_Exercise description:_
Copy out each line of the data holding "with".

_Dataset content:_
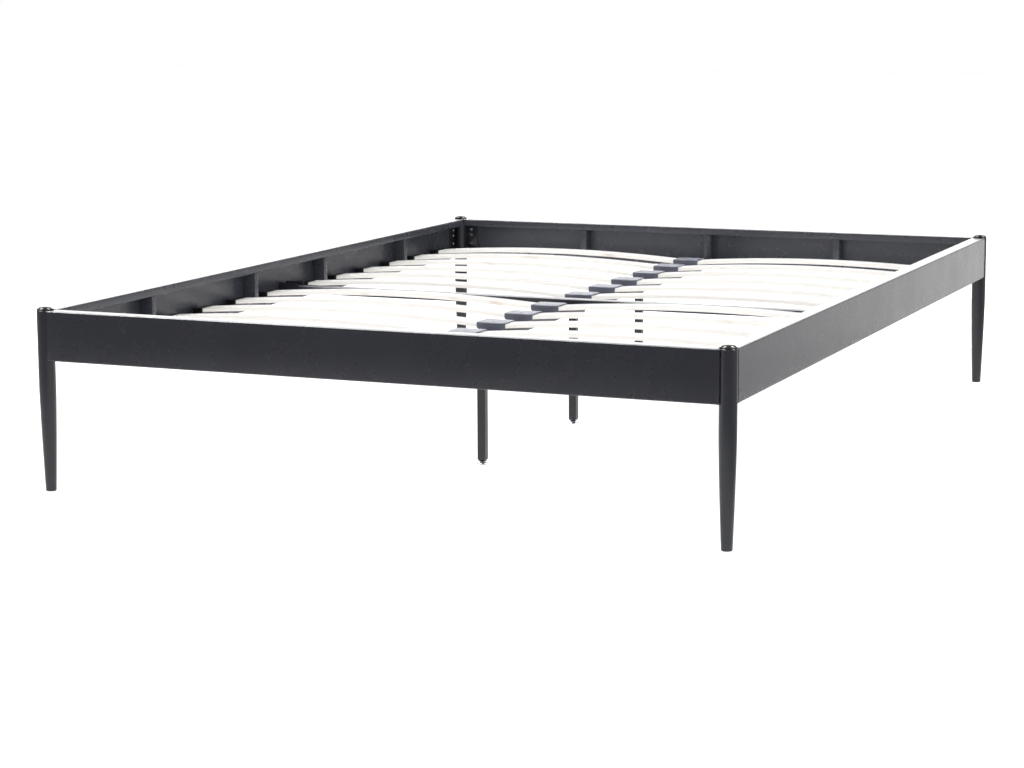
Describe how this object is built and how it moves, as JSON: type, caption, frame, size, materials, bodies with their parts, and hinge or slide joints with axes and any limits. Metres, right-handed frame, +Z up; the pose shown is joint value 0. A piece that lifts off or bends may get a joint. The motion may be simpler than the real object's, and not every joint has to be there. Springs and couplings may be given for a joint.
{
  "type": "bed frame",
  "caption": "Low metal bed frame with tapered round legs, flat rails, bowed wooden slats in plastic holders, and a centre beam on legs with adjustable feet.",
  "frame": {"origin": "on the floor, under the middle of the frame", "axes": "+X across the bed to the right seen from the foot end, +Y along the bed towards the head end, +Z up"},
  "size_m": [1.474, 2.074, 0.3782],
  "materials": {
    "leg_powder_coat": "satin black powder coat",
    "cap_black_plastic": "smooth black",
    "rail_powder_coat": "satin black powder coat",
    "bar_powder_coat": "satin black powder coat",
    "slat_birch": "planed, pale",
    "holder_plastic": "moulded, dark blue grey",
    "centre_leg_powder_coat": "satin black powder coat",
    "foot_zinc": "bright zinc plate"
  },
  "bodies": {
    "frame": {"front_left_leg": "leg_powder_coat", "front_right_leg": "leg_powder_coat", "back_right_leg": "leg_powder_coat", "back_left_leg": "leg_powder_coat", "front_left_leg_cap": "cap_black_plastic", "front_right_leg_cap": "cap_black_plastic", "back_right_leg_cap": "cap_black_plastic", "back_left_leg_cap": "cap_black_plastic", "foot_rail": "rail_powder_coat", "head_rail": "rail_powder_coat", "left_rail": "rail_powder_coat", "right_rail": "rail_powder_coat", "mid_crossbar": "bar_powder_coat", "left_crossbar_saddle": "bar_powder_coat", "right_crossbar_saddle": "bar_powder_coat", "centre_beam": "bar_powder_coat", "head_beam_bracket": "bar_powder_coat", "foot_beam_bracket": "bar_powder_coat", "front_centre_leg": "centre_leg_powder_coat", "middle_centre_leg": "centre_leg_powder_coat", "back_centre_leg": "centre_leg_powder_coat", "left_slat_01": "slat_birch", "left_slat_02": "slat_birch", "left_slat_03": "slat_birch", "left_slat_04": "slat_birch", "left_slat_05": "slat_birch", "left_slat_06": "slat_birch", "left_slat_07": "slat_birch", "left_slat_08": "slat_birch", "left_slat_09": "slat_birch", "left_slat_10": "slat_birch", "left_slat_11": "slat_birch", "left_slat_12": "slat_birch", "right_slat_01": "slat_birch", "right_slat_02": "slat_birch", "right_slat_03": "slat_birch", "right_slat_04": "slat_birch", "right_slat_05": "slat_birch", "right_slat_06": "slat_birch", "right_slat_07": "slat_birch", "right_slat_08": "slat_birch", "right_slat_09": "slat_birch", "right_slat_10": "slat_birch", "right_slat_11": "slat_birch", "right_slat_12": "slat_birch", "slat_holder_01": "holder_plastic", "slat_holder_02": "holder_plastic", "slat_holder_03": "holder_plastic", "slat_holder_04": "holder_plastic", "slat_holder_05": "holder_plastic", "slat_holder_06": "holder_plastic", "slat_holder_07": "holder_plastic", "slat_holder_08": "holder_plastic", "slat_holder_09": "holder_plastic", "slat_holder_10": "holder_plastic", "slat_holder_11": "holder_plastic", "slat_holder_12": "holder_plastic"},
    "front_foot": {"front_adjustable_foot": "foot_zinc"},
    "middle_foot": {"middle_adjustable_foot": "foot_zinc"},
    "back_foot": {"back_adjustable_foot": "foot_zinc"}
  },
  "joints": [
    {"name": "front_foot_slide", "type": "slide", "parent": "frame", "child": "front_foot", "axis": [0, 0, -1], "range_m": [0, 0.0075]},
    {"name": "middle_foot_slide", "type": "slide", "parent": "frame", "child": "middle_foot", "axis": [0, 0, -1], "range_m": [0, 0.0075]},
    {"name": "back_foot_slide", "type": "slide", "parent": "frame", "child": "back_foot", "axis": [0, 0, -1], "range_m": [0, 0.0075]}
  ]
}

_Solution to the exercise:_
Describe how this object is built and how it moves, as JSON: type, caption, frame, size, materials, bodies with their parts, and hinge or slide joints with axes and any limits. Metres, right-handed frame, +Z up; the pose shown is joint value 0. A piece that lifts off or bends may get a joint. The motion may be simpler than the real object's, and not every joint has to be there. Springs and couplings may be given for a joint.
  "caption": "Low metal bed frame with tapered round legs, flat rails, bowed wooden slats in plastic holders, and a centre beam on legs with adjustable feet.",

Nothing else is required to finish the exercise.